If you has, if you have a computer. Just the slightest stress on have. He was careful to speak correctly, but care was required. She found it charming.
“Reginald,” she said, and looked at him. He was several inches taller than she was, say an inch or so over six feet. Slender but well muscled, with broad shoulders, and muscles in his arms that stretched the sleeves of his red polo shirt. She kept her eyes away from his crotch, but couldn’t stop her mind from going there.
She said, “Tell me about your uncle. When did he start making art?”
“About five years ago. No, that’s not exactly right. Five years ago he stopped paying much mind to people, and then a year or so after that he started making these things.”
“First he withdrew.”
“He stopped answering,” he said. “Took less and less notice of people. He’d be staring, and there wouldn’t be anything there for him to stare at.”
“I understand.”
“What I think, he was going inside.”
“Yes.”
“And he’d go in the street like a junk picker and come home with all this trash, and my mom was worried, like he’d have to, you know, go away or something, but it turned out he was bringing all this shit—”
He winced, and she was touched. Gently she said, “I’ve heard the word before, Reginald.”
“Well.”
“I may even have said it once or twice.”
“Well, what I was saying. He was bringing these things home for a reason, to use them in what he was making. But we didn’t know that until one day he showed my mom what he was working on, and that made it better. The junk-picking and all.”
“Because he had a reason.”
“Right, and so it wasn’t so crazy.”
“Did he talk about his work?”
“He, uh, pretty much stopped talking. I don’t know what you’d call him, if he’s crazy or what. He’s not scary, except the way any old man’s scary who keeps to himself and doesn’t say nothing, anything, and just stares off into space. But he never makes trouble or disturbs anybody, and there’s people who know what he does and bring him things, empty spools of thread and bottle caps and pieces of wire and, well, you seen, saw, the kind of things he uses.”
“Yes.”
“So this man on the next block said there’s people who pay attention to this type of art, and I got some pictures taken, and I went around different people until somebody sent me to Mr.
Andriani, and he said you were the person to come see.”
“And here you are.”
He nodded.
She said, “They call it outsider art, Reginald, because it’s produced by artists who are outside the mainstream, generally self-taught, and often entirely unaware of the art world. But it seems to me you could just as easily call it insider art. You were just looking at Aleesha MacReady’s painting of Moses. Could any work of art be more internal than hers? She’s communicating a wholly private vision. It’s outside as far as the New York art scene is concerned, but it comes from deep inside of Aleesha MacReady.”

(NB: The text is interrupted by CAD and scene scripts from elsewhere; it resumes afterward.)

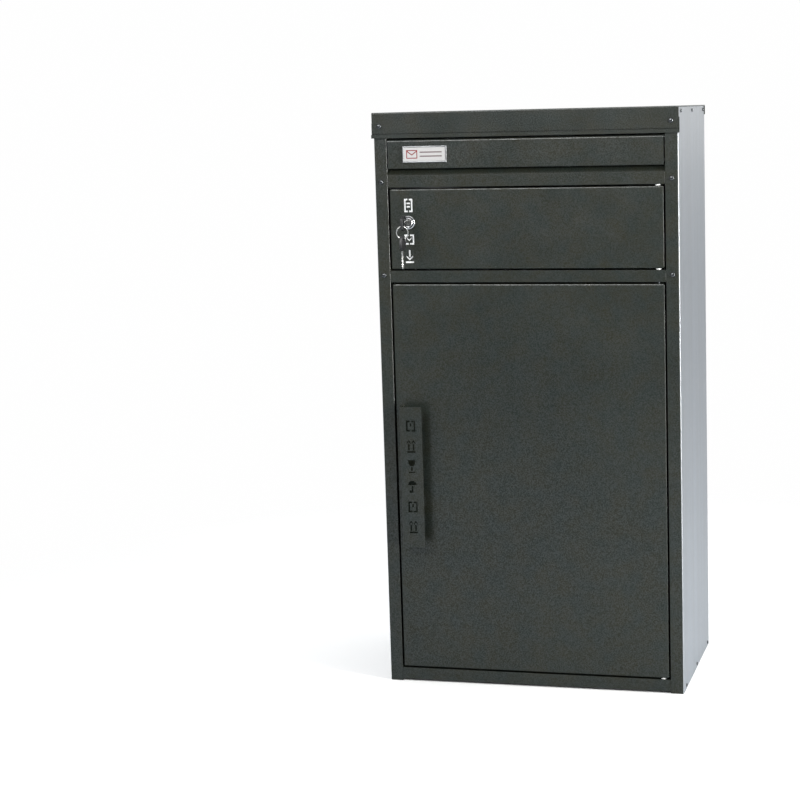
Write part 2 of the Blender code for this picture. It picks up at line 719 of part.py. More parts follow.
def door(name, low_z, height):
    """A pan door, with hinge holes in its top and bottom flanges."""
    low = (-DOOR_HALF, FRONT, low_z)
    high = (DOOR_HALF, FRONT + DOOR_DEPTH, low_z + height)
    made = tray(name, low, high, "+Y", FRONT_SHEET, ANTHRACITE, DOOR_BEND)
    places = [(HINGE_X, HINGE_Y, z) for z in (low_z, low_z + height)]
    return drill(made, places, PIN_HOLE_RADIUS, "Z", length=0.008, sides=16)


def post_door():
    made = door("post_door", POST_DOOR_Z, POST_DOOR_HEIGHT)
    drill(made, [(LOCK_X, FRONT, LOCK_Z)], BARREL_RADIUS + FIT, "Y", length=0.008, sides=24)
    loops = []
    for row, sign in SIGNS.items():
        loops += moved(sign(SIGN_STROKE), LOCK_X, LOCK_Z + row * SIGN_PITCH_Z)
    return stencil(made, loops, FRONT)


def sign_backing():
    """A bright plate behind the pictograms, with a hole that clears the lock nut."""
    low = LOCK_Z + min(SIGNS) * SIGN_PITCH_Z - 0.0150
    high = LOCK_Z + max(SIGNS) * SIGN_PITCH_Z + 0.0150
    loops = [rectangle(-0.0205, low, 0.0205, high), circle(0.0155, 24, (0.004, LOCK_Z))]
    y = FRONT + FRONT_SHEET + FIT + 0.0004
    place = Matrix.Translation((LOCK_X - 0.004, y, 0)) @ Matrix.Rotation(math.pi / 2, 4, "X")
    return slab("sign_backing", loops, 0.0008, STEEL, place)


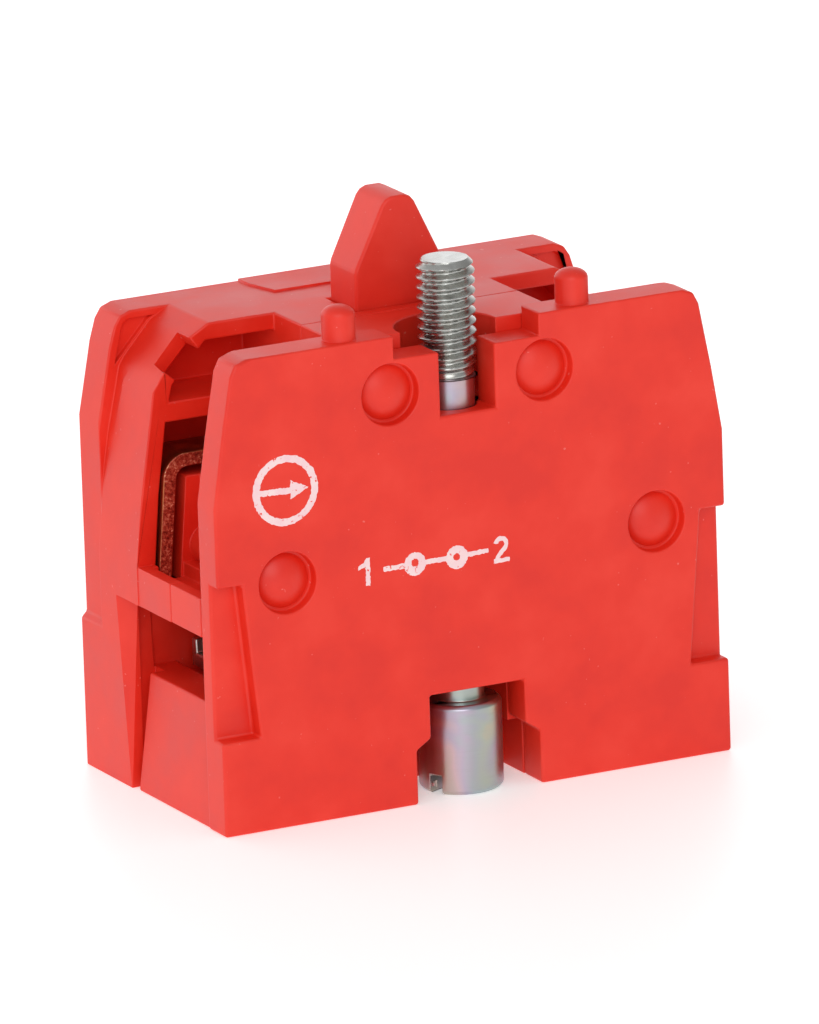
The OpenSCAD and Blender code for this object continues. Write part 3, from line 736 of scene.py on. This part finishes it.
def printed(name, shapes, seed):
    """Flat ink on the cover's front with ragged edges; a shape is its outline and then its holes"""
    pick = random.Random(seed)
    whole = bmesh.new()
    for layer, shape in enumerate(shapes):
        flat_ink = bpy.data.curves.new(name, "CURVE")
        flat_ink.dimensions = "2D"
        flat_ink.fill_mode = "BOTH"
        flat_ink.extrude = INK_DEPTH - layer * LAYER_STEP
        for outline in shape:
            fine = []
            for (x0, z0), (x1, z1) in zip(outline, outline[1:] + outline[:1]):
                count = max(1, int(((x1 - x0) ** 2 + (z1 - z0) ** 2) ** 0.5 / 0.12))
                fine += [(x0 + (x1 - x0) * i / count, z0 + (z1 - z0) * i / count) for i in range(count)]
            spline = flat_ink.splines.new("POLY")
            spline.points.add(len(fine) - 1)
            for point, (x, z) in zip(spline.points, fine):
                x_off, z_off = pick.uniform(-RAGGED, RAGGED), pick.uniform(-RAGGED, RAGGED)
                point.co = (x * MM + x_off, z * MM + z_off, 0, 1)
            spline.use_cyclic_u = True
        drawn = place(flat_ink, name)
        whole.from_mesh(evaluated_mesh(drawn, name))
        bpy.data.objects.remove(drawn)
    mesh = bpy.data.meshes.new(name)
    whole.to_mesh(mesh)
    whole.free()
    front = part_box("cover")[0][1]
    mesh.transform(Matrix.Translation((0, front, 0)) @ Matrix.Rotation(pi / 2, 4, "X"))
    mesh.materials.append(ink)
    ink_piece = place(mesh, name)
    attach(ink_piece, "case")


ink = pad_ink("white_pad_ink")
RING_AT = (-14.0, 23.55)
printed("print_direction_arrow", [
    [ring_outline(RING_AT, 2.45), ring_outline(RING_AT, 1.95)],
    [[(-16.03, 23.80), (-13.62, 23.72), (-13.6, 24.2), (-12.27, 23.55), (-13.65, 22.85), (-13.63, 23.27),
      (-16.03, 23.39)]],
], 11)
printed("print_contact_sign", [
    [ring_outline((-4.44, 16.94), 0.82, count=48), ring_outline((-4.44, 17.03), 0.28, count=24)],
    [ring_outline((-1.27, 16.93), 0.82, count=48), ring_outline((-1.27, 16.95), 0.25, count=24)],
    [stroke([(-6.85, 16.93), (-5.2, 16.93)], 0.36)], [stroke([(-3.68, 16.95), (-2.03, 16.96)], 0.35)],
    [stroke([(-0.5, 16.98), (1.17, 17.05)], 0.33)],
], 12)
printed("print_number_1", [[[(-8.18, 15.97), (-7.85, 15.97), (-7.85, 17.9), (-8.1, 17.9), (-8.3, 17.62),
                             (-8.72, 17.42), (-8.72, 17.14), (-8.18, 17.32)]]], 13)
bow = ring_outline((2.12, 17.34), 0.40, radians(170), radians(-35), 14)
printed("print_number_2", [[stroke(bow + [(2.30, 16.95), (1.95, 16.62), (1.78, 16.36), (1.72, 16.2)], 0.32)],
                           [[(1.55, 16.05), (2.72, 16.05), (2.72, 16.35), (1.55, 16.35)]]], 14)
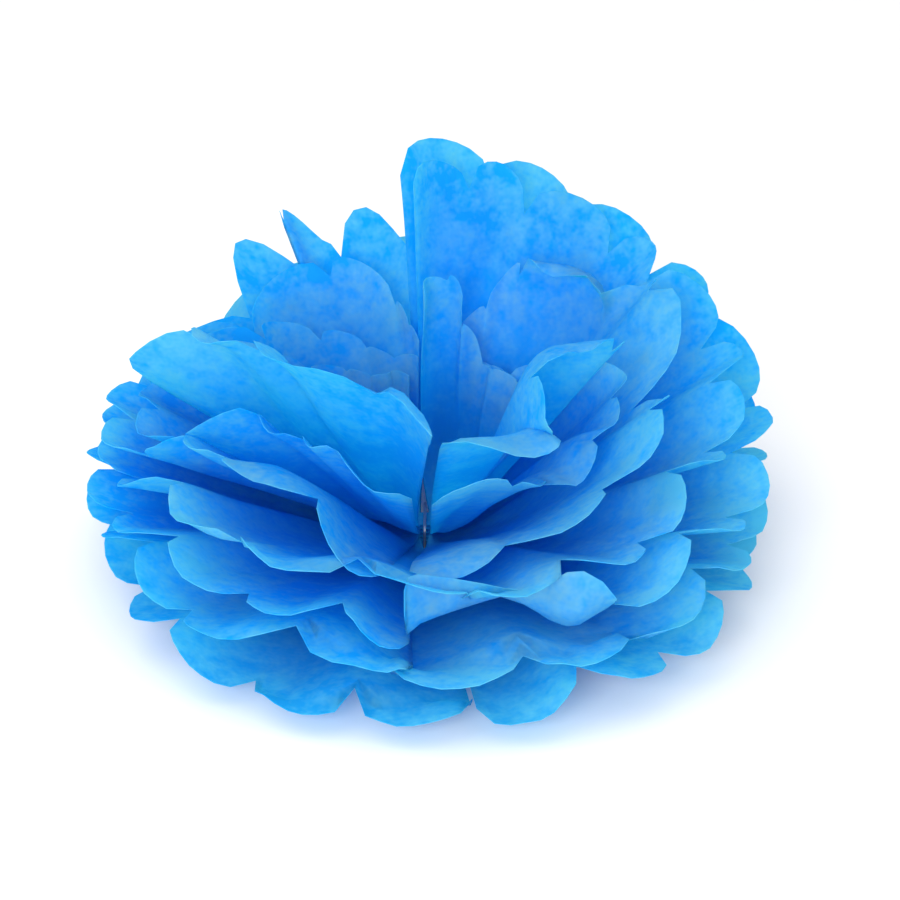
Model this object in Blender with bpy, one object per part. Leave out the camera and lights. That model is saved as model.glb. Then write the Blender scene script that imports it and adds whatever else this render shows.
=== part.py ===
"""Tissue paper pom pom, opened to one side like a flower.

Seven sheets of tissue paper lie in one stack. The stack is folded like a fan into a strip, both
ends of the strip are cut round, and a wire is wrapped round its middle. Each sheet is then opened
into two half fans, one on the right (+X) and one on the left (-X) of the wire. The straight edges
of the two halves meet in a narrow slit, which runs from the front (-Y) to the back (+Y).

Lengths are in metres. The pom pom rests on z = 0 with +Z up, and the origin is at the middle of
its bounding box, on that ground.
"""

import math

import bmesh
import bpy
from mathutils import Vector

# The flat sheet.
SHEETS = 7
PANELS = 11              # panels between the folds, in each half fan
PANEL = 0.034            # width of one panel, the width of the folded strip
LEAF = 0.109             # from the edge of the bundle to the end of a fold line
RISE = 0.030             # a leaf takes this much of its length to bend up to its full lift
SCALLOP = 0.013          # how far the round cut stands out between two fold ends
PAPER = 0.0005           # thickness that stands for the paper and its fine creases

# The stack at the wire. Each sheet lies inside the one below it, like nested bowls.
LAYER = 0.0010           # rise from one sheet to the next
NECK_Y = 0.0094          # half the bundle's width at the lowest sheet
NECK_Y_STEP = 0.0008     # narrower by this much at each sheet
NECK_X = 0.0090          # half the length of the gathered part at the lowest sheet
NECK_X_STEP = 0.0008
SLIT = 0.0016            # half the slit's width at the wire
SLIT_RIM = 0.0005        # half the slit's width at the rim

# The wire.
WIRE = 0.0010            # diameter
WIRE_GAP = 0.0004        # clearance between the wire and the paper
WIRE_BEND = 0.0016       # radius of the loop's corners
WIRE_TAIL = 0.0085       # length of the twisted ends, which lie flat under the lowest sheet
WIRE_MEET = 0.0025       # where each end leaves the loop, from its middle
TWIST_GAP = 0.0002       # clearance between the two twisted ends
TWISTS = 1.5

# How far the pleats are pulled open.
PLEAT_START = 0.012      # the pleats are pressed flat nearer the wire than this

# The half fans that fell open evenly, of sheets 1 to 4 on the right and 1 and 2 on the left, from
# the front round to the back: direction in degrees from the side axis, lift in degrees above the
# ground, and reach, which is 1 for a leaf pulled out straight.
RIGHT = (
    ((-90, 4, 1.0), (-70, 4, 1.0), (-48, 8, 0.97), (-20, 9, 0.84), (0, 8, 0.80), (25, 5, 0.86),
     (60, 1, 0.95), (90, 1, 0.95)),
    ((-90, 9, 1.0), (-70, 9, 1.0), (-45, 14, 0.96), (-15, 16, 0.86), (0, 16, 0.86), (30, 18, 0.95),
     (60, 18, 0.95), (90, 18, 0.95)),
    ((-90, 15, 1.0), (-68, 15, 1.0), (-38, 20, 0.97), (-15, 23, 0.92), (0, 26, 0.94),
     (20, 38, 0.97), (45, 52, 1.0), (70, 64, 1.04), (90, 70, 1.07)),
    ((-90, 20, 1.0), (-80, 21, 1.0), (-60, 23, 0.95), (-30, 30, 0.9), (0, 36, 0.93), (20, 47, 0.95),
     (45, 60, 0.97), (70, 72, 1.0), (90, 78, 1.03)),
)
LEFT = (
    ((-90, 4, 1.0), (-70, 4, 0.97), (-55, 6, 0.93), (-30, 9, 0.82), (0, 8, 0.8), (30, 5, 0.86),
     (60, 1, 0.95), (90, 1, 0.95)),
    ((-90, 9, 1.0), (-70, 10, 0.97), (-55, 12, 0.95), (-25, 16, 0.86), (0, 15, 0.86), (30, 15, 0.85),
     (60, 18, 0.93), (90, 18, 0.95)),
)
# Directions in which the two halves of sheets 1 to 4 meet: degrees to the right of straight
# forwards, and degrees to the left of straight backwards.
SEAM = ((8, 0), (-5, 0), (-1, 12), (6, 10))
# How far the folds of sheets 1 to 4 drift sideways at the rim, in panels, right and left.
DRIFT = ((0.0, 0.1), (0.3, 0.3), (0.0, 0.05), (0.4, 0.35))

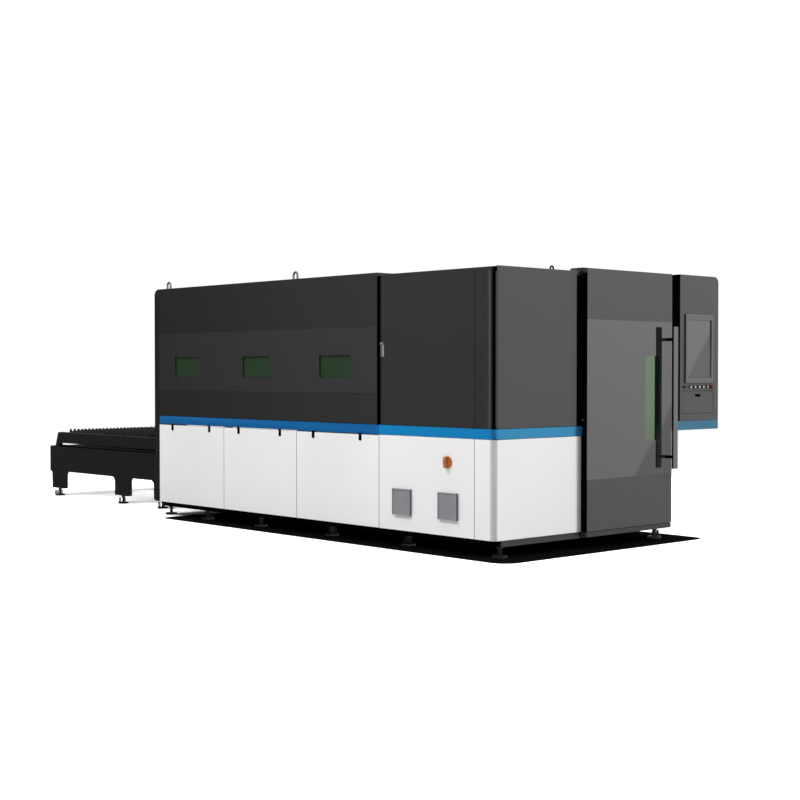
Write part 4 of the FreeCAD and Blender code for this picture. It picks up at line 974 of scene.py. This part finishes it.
def cornersOf(box, inset):
    # a screw's place in each corner of the near face of a box
    low, high = box
    return [(Vector((x, low.y, z)), -faceY) for x in (low.x + inset, high.x - inset)
            for z in (low.z + inset, high.z - inset)]


# Vents of the lower cabinet door: width and frame, the louvres between, where the first one
# starts, the filter behind them, and the screws in the corners
vent = {"width": 0.224, "edge": 0.009, "louvres": 26, "depth": 0.0125, "thickness": 0.0018,
        "tilt": 1.0, "set": 0.0075, "start": 0.003, "filterHalf": 0.1, "filterEdge": 0.01,
        "filterFront": 0.004, "filterBack": 0.002, "screwInset": 0.006}


def ventFrame(low, high, edge):
    # the four bars of one frame, as boxes
    inner = (low.z + edge, high.z - edge)
    bars = [(low.x, high.x, low.z, inner[0]), (low.x, high.x, inner[1], high.z),
            (low.x, low.x + edge, *inner), (high.x - edge, high.x, *inner)]
    return [((x0, low.y, z0), (x1, high.y, z1)) for x0, x1, z0, z1 in bars]


def makeVents():
    low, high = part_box("cabinet_vents")
    width, edge, count = vent["width"], vent["edge"], vent["louvres"]
    bars, filters, starts, bolts = [], [], [], []
    for x in (low.x, high.x - width):
        own = Vector((x, low.y, low.z)), Vector((x + width, nearWall, high.z))
        middle = x + width / 2
        bars += ventFrame(*own, edge)
        bolts += cornersOf(own, vent["screwInset"])
        starts.append((Vector((middle, low.y + vent["set"], low.z + edge + vent["start"])), faceY))
        filters.append(((middle - vent["filterHalf"], nearWall - vent["filterFront"],
                         low.z + vent["filterEdge"]),
                        (middle + vent["filterHalf"], nearWall - vent["filterBack"],
                         high.z - vent["filterEdge"])))
    # the frames' side faces are painted in the darker vent plastic as shade
    frames = painted(boxes("vent_frames", bars), [ventPlastic, ventEdge],
                     lambda centre, normal: abs(normal.x) > 0.5)
    standing(frames, "cabinet_vents")
    added(grown("vent_louvres", rowTree, starts, ventPlastic,
                {"Width": width - 2 * edge, "Depth": vent["depth"], "Thickness": vent["thickness"],
                 "Tilt": vent["tilt"], "Count": count,
                 "Pitch": (high.z - low.z - 2 * edge - vent["start"]) / count}), "cabinet_vents")
    added(painted(boxes("vent_filters", filters), [ventEdge]), "cabinet_vents")
    added(grown("vent_screws", screwTree, bolts, zincPlate, {"Radius": 0.0028, "Height": 0.0012}),
          "cabinet_vents")


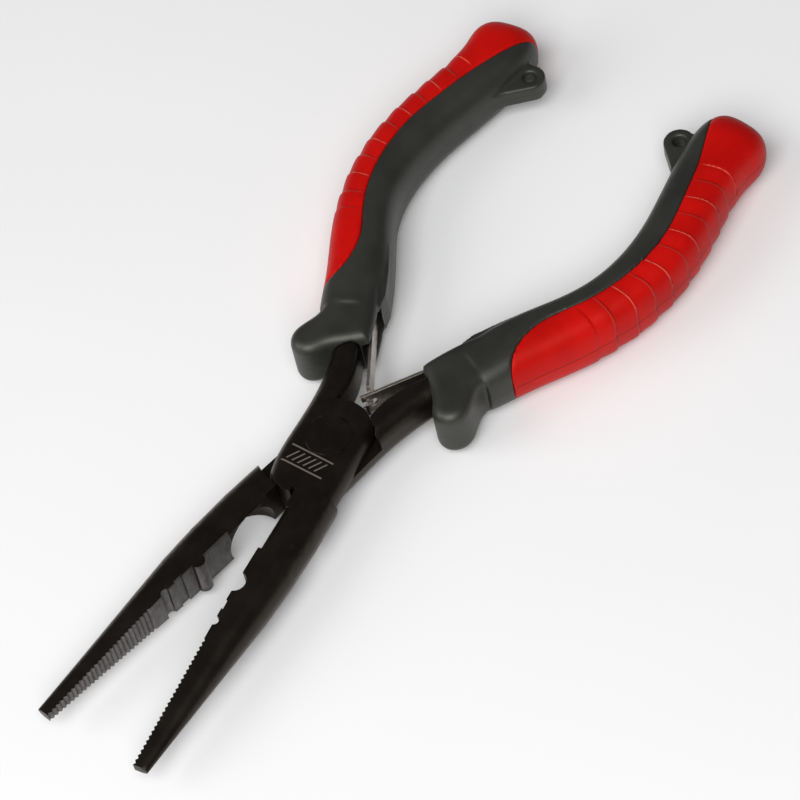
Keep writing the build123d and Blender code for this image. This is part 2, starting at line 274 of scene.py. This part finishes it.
def ground_steel():
    f = Finish("ground_steel")
    along = f.attribute("lever", out=1).axis("X")
    high = f.attribute("lever", out=1).axis("Z")
    lines = (f.attribute("lever", out=1).stretch((9.0, 0.2, 0.25))).noise(1.0, 4.0, 0.7)
    stain = f.place.noise(0.5, 4.0, 0.6)
    fine = (along * 21.0 + stain * 9.0).wave() * 0.5 + 0.5
    rim = abs(high).ramp(3.2, 4.8)
    shade = (lines * 0.7 + stain * 0.45 - rim * 0.12).ramp(0.3, 0.85)
    base = shade.tint(colour(0.055, 0.050, 0.048), colour(0.21, 0.195, 0.19))
    f.set(Base_Color=base, Roughness=lines * 0.2 + 0.36, Metallic=0.75, Specular_IOR_Level=0.5)
    f.bump(lines * 0.8 + fine * 0.5 + stain * 0.4, 0.05, 0.6)
    return f.material


BLACK = black_steel()
GROUND = ground_steel()
print("finishes", BLACK.name, GROUND.name)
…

“And my uncle’s work’s like that?”
“Very much so.” She walked around him, careful not to touch him, but passing close enough so that she fancied she could feel his body heat. “I don’t know much about Aleesha,” she went on.
“I’ve never met her, she’s never come to New York. I’d be surprised if she’s ever been out of West Virginia. But I gather she’s quite normal in her day-to-day life. When she picks up a paintbrush, though, she accesses whatever it is we see in her paintings.” She moved to stand in front of another work, painted in Day-Glo colors on a Masonite panel that had been primed in black.
Like all the artist’s work, it showed a monster—this one was rather dragonlike—devouring a child.
“Jeffcoate Walker,” she said. “Nice, huh? How’d you like this hanging on your living room wall?”
“Uh . . .”
“Of course you wouldn’t. His work’s impossible to live with, and my guess is that he creates it so he won’t have to live with it inside him. But it’s only a guess, because Mr. Walker’s been institutional-ized for the past thirty-some years. I believe the diagnosis is some form of schizophrenia, and it’s severe enough to keep him permanently locked up.”
“My uncle’s nowhere near that bad.”
“What he has in common with both of these artists, and with just about everyone whose work I show, is an internal vision, a very personal vision, along with the ability to communicate that vision. I find that very exciting.”